Heretofore, various anti-collision measures or techniques have been proposed for body floor structures of vehicles, particularly automotive vehicles. For example, vehicles are known in which a cross member is additionally provided in a floor tunnel in order to minimize or suppress deformation of the vehicle at the time of a lateral or side collision. Also known is a vehicle body floor structure constructed to disperse a load, produced by a lateral collision, across the entire vehicle using a seat structure. Examples of such a vehicle body floor structure are disclosed in Japanese Patent Application Laid-Open Publication No. H09-136575 (hereinafter referred to as “patent literature 1”) and Japanese Patent Application Laid-Open Publication No. 2005-67427 (hereinafter referred to as “patent literature 2”), where a load applied from a side of the vehicle body is transmitted into a center console or transmitted to the upper surface of the floor tunnel.
In the vehicle body floor structure disclosed in patent literature 1, two hollow beams span between opposed side walls of the center console and are located at positions corresponding to the backs of front seats, so that a load applied from a side of the vehicle body can be transmitted into the center console.
In the vehicle body floor structure disclosed in patent literature 2, left and right side sills are provided on left and right sides of the vehicle body and extend in a front-rear direction of the vehicle body, and a floor tunnel provided on a laterally central portion of the vehicle body and extends in parallel to the left and right side sills. Further, left and right seats are disposed with the floor tunnel interposed therebetween, and a left cross member is provided under the left seat and connecting between the left side sill and the floor tunnel while a right cross member is provided under the right seat and connecting between the right side sill and the floor tunnel.
FIG. 5 hereof shows a conventionally-known vehicle body floor structure 200, in which a tunnel cross member 202 is provided within a floor tunnel 201 so as to minimize deformation of the vehicle body due to a load transmitted from a side sill 203 to the floor tunnel 201 via a seat cross member 204. Further, a load produced by a side collision can be dispersed across the entire vehicle body using the construction of the seat 205.

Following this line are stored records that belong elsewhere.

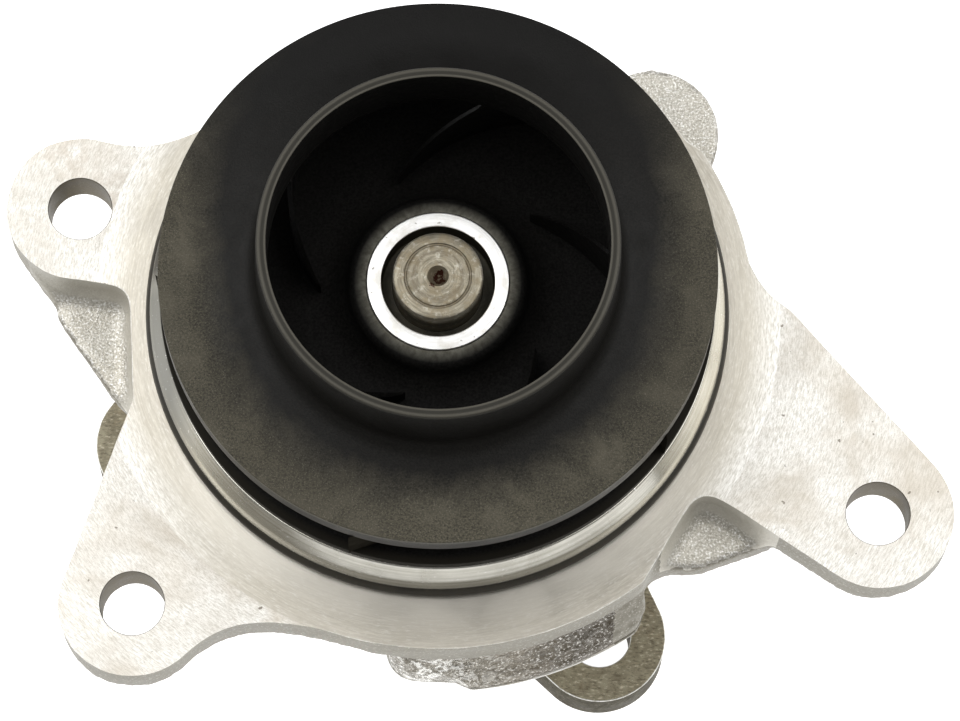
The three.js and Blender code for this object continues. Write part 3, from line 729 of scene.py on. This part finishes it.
MILLED = milled_aluminium()
TURNED = turned_aluminium()
CAST = cast_aluminium()
WALL_SHADED = wall_aluminium()
SPIGOT = spigot_aluminium()
DRILLED = drilled_aluminium()
FLANK = flank_aluminium()
PLASTIC = black_plastic()
INSIDE = wet_plastic()
INSERT = insert_metal()
RECESS = recess_metal()
SHAFT = shaft_steel()
FLANGE = flange_steel("flange_steel", 1.05, 0.25)
# Painted shade: the flange's side walls get a darker, duller copy of its paint.
FLANGE_SIDE_SHADED = flange_steel("flange_side_shaded", 0.34, 0.02)
FLANGE_EDGE = worn_edge_highlight()
OLIVE = rubber("olive_rubber", (0.018, 0.015, 0.009), (0.036, 0.031, 0.019), 0.48)
BLACK = rubber("black_rubber", (0.012, 0.012, 0.012), (0.025, 0.025, 0.024), 0.62)
BEARING = ground_steel("bearing_steel", (0.50, 0.50, 0.51), (0.68, 0.68, 0.69), 0.22)
SPRING = ground_steel("spring_steel", (0.20, 0.20, 0.205), (0.34, 0.34, 0.345), 0.34)
STAINLESS = ground_steel("stainless", (0.52, 0.52, 0.53), (0.70, 0.70, 0.71), 0.28)
CARBON = moulded("carbon", (0.018, 0.018, 0.019), (0.035, 0.035, 0.037), 0.42)
CERAMIC = moulded("ceramic", (0.10, 0.104, 0.11), (0.16, 0.165, 0.17), 0.30)
VANE_TIP = moulded("vane_tip", (0.016, 0.014, 0.011), (0.032, 0.029, 0.022), 0.6, 0)
NYLON = moulded("cage_nylon", (0.56, 0.50, 0.36), (0.68, 0.62, 0.47), 0.48)


def place(made, body, slot, material, *nodes):
    """Puts a piece on its body in place of CAD nodes."""
    if material is not None:
        made.data.materials.clear()
        made.data.materials.append(material)
    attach(made, body)
    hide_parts(*nodes)
    return made


# ---- housing ----
def web(name, points, low, high):
    return prism(name, [clean(points)], [(low, 0), (high, 0)])


def left_web():
    """Web in the pocket beside the upper left lug, with its cove."""
    points = [(-76.2, 12.6), (-69.3, 3.4), (-69.1, 1.2), (-58.2, -14.3), (-54, -19)]
    points += [(-49, -10), (-52, 8), (-62, 12)]
    return [web("left_web", points[::-1], 76.6, 80.4), fillet(points[::-1])]


def right_web():
    """Web in the pocket beside the right lug, with its cove."""
    points = bezier([(37.5, -47.5), (41, -44.7), (45, -45.4)], 8)
    points += [(47.5, -45.1), (59, -41)]
    points += bezier([(59, -41), (61.8, -40), (61.6, -37.6)], 8)
    points += [(52, -29), (38, -33)]
    return [web("right_web", points, 74.4, 80.4), fillet(points)]


def cast_ear():
    """Rough ear behind the plate at +X +Y."""
    points = arc(39.5, 37.4, 12.3, -25, 115) + [(22, 44), (46, 20)]
    return web("cast_ear", points, 73, 78.5)


def fillet(footprint):
    """Cove where a web meets the wall of the plate."""
    cove = [(79, -2.6), (80.7, -2.6), (81.1, -1.6), (81.9, -0.8), (83.0, -0.25), (84.2, 0)]
    skirt = prism("fillet", [plate_outline()], cove)
    zone = prism("zone", [clean(footprint)], [(78, 0), (86, 0)])
    return combine(skirt, zone, "INTERSECT")


def flank():
    """The lobe that bulges under the ring at -Y."""
    skin = [(20, 79), (60.9, 79), (61.3, 76.5), (64.9, 66.6), (64.3, 65), (42, 58)]
    skin += [(27, 52), (20, 50)]
    sector = prism("sector", [flank_outline()], [(45, 0), (85, 0)])
    return combine(lathe("flank", skin), sector, "INTERSECT")


def flank_outline():
    points = [(-4, -20), (-9.2, -57)]
    points += bezier([(-9.2, -57), (-8.6, -62.8), (-3, -63)], 8)
    points += bezier([(3.5, -63.2), (7, -65.2), (11, -65.2)], 6)
    points += [(20, -64), (34.5, -55.6)]
    points += bezier([(34.5, -55.6), (39.5, -51), (36.5, -46)], 8)
    return clean(points + [(16, -20)])


def parting_line():
    """Thin flash the mould's joint left along the flank's lower edge."""
    inner, outer, proud = 58, 64.95, 0.05
    section = [(inner, PARTING_LOW), (outer, PARTING_LOW)]
    section += [(outer, PARTING_HIGH), (inner, PARTING_HIGH)]
    sector = prism("sector", [flank_outline()], [(60, -proud), (70, -proud)])
    return combine(lathe("parting_line", section), sector, "INTERSECT")


def gusset(k):
    """Rib between the barrel and the plate."""
    profile = [(20, 46), (29, 46), (52, 78.6), (52, 82.6), (20, 82.6)]
    half = 2.5
    angle = math.radians(60 * k)
    c, d = math.cos(angle), math.sin(angle)
    verts = [(r * c - t * d, r * d + t * c, z) for t in (-half, half) for r, z in profile]
    n = len(profile)
    faces = [tuple(range(n)), tuple(range(n, 2 * n))]
    faces += [(i, (i + 1) % n, n + (i + 1) % n, n + i) for i in range(n)]
    return object_from("gusset", verts, faces)


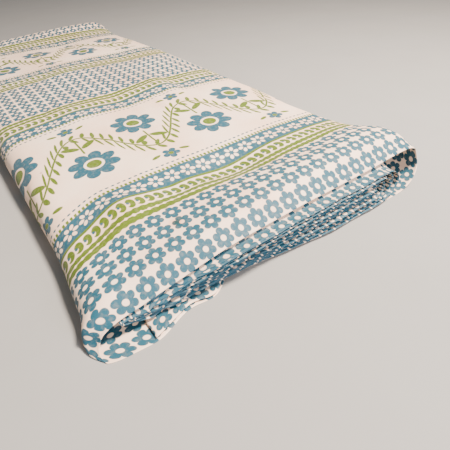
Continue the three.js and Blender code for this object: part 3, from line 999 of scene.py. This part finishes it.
class BundleColours(bpy.types.PropertyGroup):
    """Colours and scale of the print."""

    pitch: FloatProperty(
        name="Flower pitch", description="Distance between the small flowers' centres",
        default=0.01775, unit="LENGTH", precision=5)
    ground: FloatVectorProperty(
        name="Ground", description="Unprinted cotton", default=linear("#FFEDD6"), subtype="COLOR")
    ground_warm: FloatVectorProperty(
        name="Warm ground", description="Unprinted cotton where age has tinted it",
        default=linear("#F0BE9C"), subtype="COLOR")
    blue: FloatVectorProperty(
        name="Blue ink", description="Blue ink, thinly laid", default=linear("#225D70"),
        subtype="COLOR")
    blue_deep: FloatVectorProperty(
        name="Deep blue ink", description="Blue ink, thickly laid", default=linear("#12414F"),
        subtype="COLOR")
    green: FloatVectorProperty(
        name="Green ink", description="Olive green ink, thinly laid", default=linear("#5E7400"),
        subtype="COLOR")
    green_deep: FloatVectorProperty(
        name="Deep green ink", description="Olive green ink, thickly laid",
        default=linear("#445700"), subtype="COLOR")
    # Painted shade: the inner laps' print is darkened towards this colour, standing in for the shade
    # inside the bundle
    shadow: FloatVectorProperty(
        name="Painted inner shade", description="Tint of the laps inside the bundle",
        default=linear("#A9C6D2"), subtype="COLOR")


def cotton_for(context, name, shade):
    """The printed cotton in the chosen colours, made once for each name."""
    if name in bpy.data.materials:
        return bpy.data.materials[name]
    chosen = context.scene.bundle_colours
    names = ("ground", "ground_warm", "blue", "blue_deep", "green", "green_deep", "shadow")
    colours = {key: (*getattr(chosen, key), 1.0) for key in names}
    return printed_cotton(name, colours, chosen.pitch, shade)


def declare(piece, nodes):
    """Rides the sheet on the bundle and hides the parts that it replaces."""
    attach(piece, "root")
    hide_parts(*nodes)


class BUNDLE_OT_outer_lap(bpy.types.Operator):
    """Adds the outer lap, from the loose end round the left, top and right to the under-run"""

    bl_idname = "bundle.outer_lap"
    bl_label = "Outer lap"

    def execute(self, context):
        sizes = context.scene.bundle_sizes
        points, u, v = outer_lap_grid(sizes.height / MM, sizes.creases)
        cotton = cotton_for(context, "screen_printed_plain_weave_cotton", 0.0)
        piece = cloth_object("outer_lap_cloth", points, u, v, sizes.thickness, cotton)
        declare(piece, ["outer_lap"])
        return {"FINISHED"}


class BUNDLE_OT_turned_end(bpy.types.Operator):
    """Adds the raw end of the cloth, turned back on the loose end"""

    bl_idname = "bundle.turned_end"
    bl_label = "Turned end"

    def execute(self, context):
        sizes = context.scene.bundle_sizes
        points, u, v = turned_end_grid()
        cotton = cotton_for(context, "screen_printed_plain_weave_cotton", 0.0)
        piece = cloth_object("turned_end_cloth", points, u, v, sizes.thickness, cotton)
        declare(piece, ["turned_end"])
        return {"FINISHED"}


class BUNDLE_OT_inner_laps(bpy.types.Operator):
    """Adds the laps inside as one wound sheet"""

    bl_idname = "bundle.inner_laps"
    bl_label = "Inner laps"

    def execute(self, context):
        sizes = context.scene.bundle_sizes
        pitch = context.scene.bundle_colours.pitch / MM
        points, u, v = inner_laps_grid(sizes.height / MM, sizes.laps, pitch, LEDGE_COLUMN)
        # The laps inside take a small share of painted shade from the shadow colour
        cotton = cotton_for(context, "screen_printed_plain_weave_cotton_inside_painted_shade", 0.06)
        piece = cloth_object("inner_laps_cloth", points, u, v, sizes.thickness, cotton)
        declare(piece, ["second_turn", "third_turn", "layered_core"])
        return {"FINISHED"}


class BUNDLE_OT_stage(bpy.types.Operator):
    """Adds the pale floor, the soft lights and the camera"""

    bl_idname = "bundle.stage"
    bl_label = "Stage"

    def execute(self, context):
        scene = context.scene
        add_floor(scene)
        add_lights(scene)
        add_camera(scene)
        return {"FINISHED"}


def add_floor(scene):
    """A flat square of 7 m, just under the cloth."""
    half, depth = 3.5, -0.0002
    mesh = bpy.data.meshes.new("floor")
    corners = [(-half, -half, depth), (half, -half, depth), (half, half, depth), (-half, half, depth)]
    mesh.from_pydata(corners, [], [(0, 1, 2, 3)])
    mesh.materials.append(pale_floor())
    floor = bpy.data.objects.new("floor", mesh)
    scene.collection.objects.link(floor)


def add_lights(scene):
    """A warm key light high on the right, a low cool fill in front and a pale room."""
    lamps = (
        ("key", (0.54, -0.64, 1.18), 0.30, 76.0, "#FFF1E2"),
        ("low_fill", (0.16, -1.50, 0.34), 0.60, 21.0, "#F6F6FF"),
    )
    for name, place, size, power, colour in lamps:
        lamp = bpy.data.lights.new(name, "AREA")
        lamp.shape = "DISK"
        lamp.size = size
        lamp.energy = power
        lamp.color = linear(colour)
        holder = bpy.data.objects.new(name, lamp)
        toward = np.array((0.0, -0.15, 0.0)) - np.array(place)
        back = -toward / np.linalg.norm(toward)
        right = np.cross((0, 0, 1), back)
        right /= np.linalg.norm(right)
        axes = np.column_stack([right, np.cross(back, right), back])
        holder.matrix_world = Matrix.Translation(place) @ Matrix(axes.tolist()).to_4x4()
        scene.collection.objects.link(holder)
    world = bpy.data.worlds.new("pale_room")
    world.use_nodes = True
    world.node_tree.nodes["Background"].inputs["Color"].default_value = (*linear("#EDEFF2"), 1)
    world.node_tree.nodes["Background"].inputs["Strength"].default_value = 0.42
    scene.world = world


def add_camera(scene):
    """The photograph's view, solved from the flower grid: its place, its three axes and its lens."""
    camera = bpy.data.cameras.new("camera")
    camera.sensor_width = 36.0
    camera.lens = 31.32
    camera.clip_start = 0.02
    holder = bpy.data.objects.new("camera", camera)
    right, up, back = (0.8114, -0.5826, -0.0468), (0.3890, 0.4785, 0.7872), (-0.4363, -0.6569, 0.6149)
    axes = Matrix((right, up, back)).transposed().to_4x4()
    holder.matrix_world = Matrix.Translation((-0.1952, -0.6380, 0.2397)) @ axes
    scene.collection.objects.link(holder)
    scene.camera = holder


class BUNDLE_PT_panel(bpy.types.Panel):
    """The bundle's sizes, colours and pieces"""

    bl_label = "Printed cotton bundle"
    bl_space_type = "VIEW_3D"
    bl_region_type = "UI"
    bl_category = "Bundle"

    def draw(self, context):
        for group in (context.scene.bundle_sizes, context.scene.bundle_colours):
            # The first two properties are Blender's own
            for name in group.bl_rna.properties.keys()[2:]:
                self.layout.prop(group, name)
        for operator in OPERATORS:
            self.layout.operator(operator.bl_idname)


OPERATORS = (BUNDLE_OT_outer_lap, BUNDLE_OT_turned_end, BUNDLE_OT_inner_laps, BUNDLE_OT_stage)
CLASSES = (BundleSizes, BundleColours, *OPERATORS, BUNDLE_PT_panel)


def register():
    """Registers the classes and hangs the two groups of values on the scene."""
    for cls in CLASSES:
        bpy.utils.register_class(cls)
    bpy.types.Scene.bundle_sizes = PointerProperty(type=BundleSizes)
    bpy.types.Scene.bundle_colours = PointerProperty(type=BundleColours)


def unregister():
    """Takes the values and the classes away again."""
    del bpy.types.Scene.bundle_colours
    del bpy.types.Scene.bundle_sizes
    for cls in reversed(CLASSES):
        bpy.utils.unregister_class(cls)


def main():
    """Builds every piece in order."""
    register()
    bpy.ops.bundle.outer_lap()
    bpy.ops.bundle.turned_end()
    bpy.ops.bundle.inner_laps()
    bpy.ops.bundle.stage()


if __name__ == "__main__":
    main()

Environment-friendly vehicles have come to the front in recent years, but these vehicles are more complicated in structure than ordinary vehicles. Further, equipment mounted on the environment-friendly vehicles tends to be great in size.
Thus, in another conventionally-known vehicle body floor structure 210 shown in FIG. 6, a functional component 212 is sometimes mounted within a floor tunnel 211. Among examples of the functional component 212 are a high-voltage electrical system for a hybrid vehicle, a fuel tank of an internal combustion engine, a battery of an electric vehicle, etc. The functional component 212 is supported in the floor tunnel 211 by means of a sub chassis 213. However, in the case where the functional component 212 is mounted within the floor tunnel 211, a load caused by a side collision (i.e., side collision load) must be prevented from being transmitted to the floor tunnel 211, with a view to protecting the functional component 212 from the side collision load.
Thus, in still another conventionally-known vehicle body floor structure 220 shown in FIG. 7, a functional component 222 is constructed to have a relatively great strength and mounted on a sub chassis 223 that is in turn fixed to a floor tunnel 221. Thus, a load caused by a side collision can be safely transmitted to the floor tunnel 221. However, in this case, the functional component 222 itself tends to be great in weight, which would lead to an increased overall weight of the vehicle body.
Thus, in still another conventionally-known vehicle body floor structure 230 shown in FIG. 8, functional components 232 are fixed to a partition wall 234 without being constructed to have a particularly great strength, and these functional components 232 and partition wall 234 are mounted on a sub chassis 233 that is in turn fixed to a floor tunnel 231. However, when a load has been applied from a side of the vehicle body, the functional components 232 fixed to the partition wall 234 may also be undesirably dragged so that there would occur a possibility of the functions of the components 232 being impaired.
Namely, even in the case where a functional component is disposed within the floor tunnel provided on a laterally central portion of the vehicle body, it is desirable that arrangements be made for dispersedly transmitting a load caused by a side collision of the vehicle and preventing the collision load from acting on the functional component provided within the floor tunnel.